Credit growth edged higher to 2.1 percent in September from 1.7 percent in August, as seasonal factors that weighed on the previous month’s performance faded. The uptick was supported by faster lending to both businesses (2.0 percent) and households (6.3 percent) and the usual end-of-quarter jump in lending for the purchase of securities. The non-classified sectors and real estate were the sectors that experienced the most increases, while lending to the trade sector fell for a second consecutive month. Meanwhile, private deposits increased by a strong KD455 million, driven by gains in KD sight deposits and FC deposits.
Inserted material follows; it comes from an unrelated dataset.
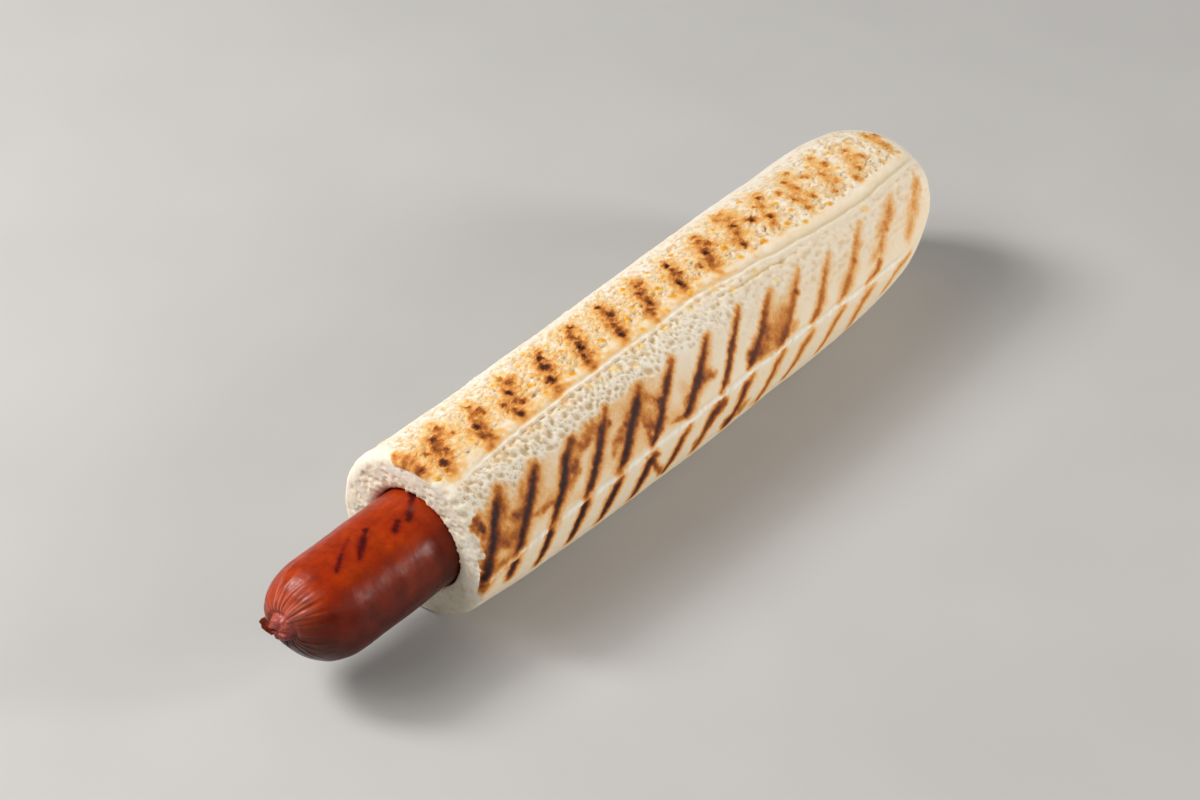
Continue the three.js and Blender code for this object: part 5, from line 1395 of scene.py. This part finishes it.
fm.put(fm.bsdf.inputs["Normal"], fm.bump(fm.noise(0.45, 3), 0.35, 0.15))
edge = np.concatenate([(wv ** 2 + 0 * uu).ravel()] * 2)
flap = build_mesh("casing_flap", fverts, ff, fu, dict(edge=edge), [fm.mat])

# ---------------------------------------------------------------------------
# Floor, light and world
# ---------------------------------------------------------------------------
fl = Nodes("floor_plain")
fl.put(fl.bsdf.inputs["Base Color"], fl.mix(fl.span(fl.noise(60, 2), 0.3, 0.7), lin(191, 190, 188), lin(195, 194, 192)))
fl.bsdf.inputs["Roughness"].default_value = 0.7
fl.bsdf.inputs["Specular IOR Level"].default_value = 0.25
fv = []
ring_n = 64
for rr in (0.0, 0.5, 1.5, 4.0):
    for k in range(ring_n if rr else 1):
        fv.append((rr * math.cos(2 * math.pi * k / ring_n), rr * math.sin(2 * math.pi * k / ring_n), -0.00002))
fft = [(0, 1 + k, 1 + (k + 1) % ring_n) for k in range(ring_n)]
for r_ in range(2):
    o0, o1 = 1 + r_ * ring_n, 1 + (r_ + 1) * ring_n
    fft += [(o0 + k, o1 + k, o1 + (k + 1) % ring_n, o0 + (k + 1) % ring_n) for k in range(ring_n)]
fme = bpy.data.meshes.new("floor")
fme.from_pydata(fv, [], fft)
fme.materials.append(fl.mat)
floor = bpy.data.objects.new("floor", fme)
scene.collection.objects.link(floor)


def area(name, at, to, w, hgt_, power, color=(1, 1, 1)):
    d = bpy.data.lights.new(name, "AREA")
    d.shape = "RECTANGLE"
    d.size, d.size_y = w, hgt_
    d.energy = power
    d.color = color
    o = bpy.data.objects.new(name, d)
    scene.collection.objects.link(o)
    o.location = at
    o.rotation_euler = (Vector(to) - Vector(at)).to_track_quat("-Z", "Y").to_euler()
    return o


area("key", (-0.50, 0.54, 0.84), (0.0, 0.0, 0.02), 0.5, 0.45, 5.1, (1.0, 0.985, 0.96))
area("side", (0.57, -0.84, 0.335), (-0.02, 0.0, 0.02), 0.22, 0.34, 5.6, (1.0, 0.97, 0.95))
area("fill", (-0.10, -1.00, 0.50), (-0.03, 0.0, 0.02), 1.0, 0.7, 1.6, (1.0, 0.97, 0.93))
area("tip", (-0.335, 0.60, 0.66), (-0.09, 0.0, 0.03), 0.22, 0.28, 4.8, (1.0, 0.985, 0.97))
area("left", (-0.74, 0.20, 0.80), (-0.08, 0.0, 0.03), 0.4, 0.4, 1.5, (1.0, 0.98, 0.96))
world = bpy.data.worlds.new("world")
world.use_nodes = True
bg = next(n for n in world.node_tree.nodes if n.type == "BACKGROUND")
bg.inputs["Color"].default_value = (1.0, 0.985, 0.96, 1)
bg.inputs["Strength"].default_value = 0.16
scene.world = world
scene.view_settings.view_transform = "Standard"

# ---------------------------------------------------------------------------
# Ties to the frame
# ---------------------------------------------------------------------------
for piece, node, slot in ((bun, "bun", "bun_crust"), (sausage, "sausage", "sausage_casing"), (flap, "sausage", "sausage_casing")):
    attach(piece, "root")
    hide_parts(node)
print("TRIS", {o.name: sum(len(p.vertices) - 2 for p in o.data.polygons) for o in (bun, sausage, flap)}, "pores", n_pore)
bpy.context.view_layer.update()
This helped push growth in the M2 money supply measure to 4.8 percent y/y, up from 4.4 percent in August.
The Boursa Kuwait All Share index logged its first increase in four months in November, up 1.3 percent m/m, buoyed by strong activity in its premier market (1.6 percent) which accounted for more than two-third of the month’s average daily traded value (KD 11 million/day). The segment is benefitting from Boursa’s inclusion into FTSE’s Emerging Market index, which will see 11 out of the 17 premier listed companies fully join the index late in December. Sector-wise, the increase was led by telecoms, real estate, consumer services, and financial services. Overall, the improving dynamics helped grow the market capitalization by KD 475 million to KD 29.2 billion.
As the market prepares for the second tranche of the FTSE inclusion in December, another $500 million in foreign inflows are expected. So far, the market has seen $473 million in net foreign and GCC inflows, making up 23 percent of total traded activity during the month, up from 18 percent the previous month.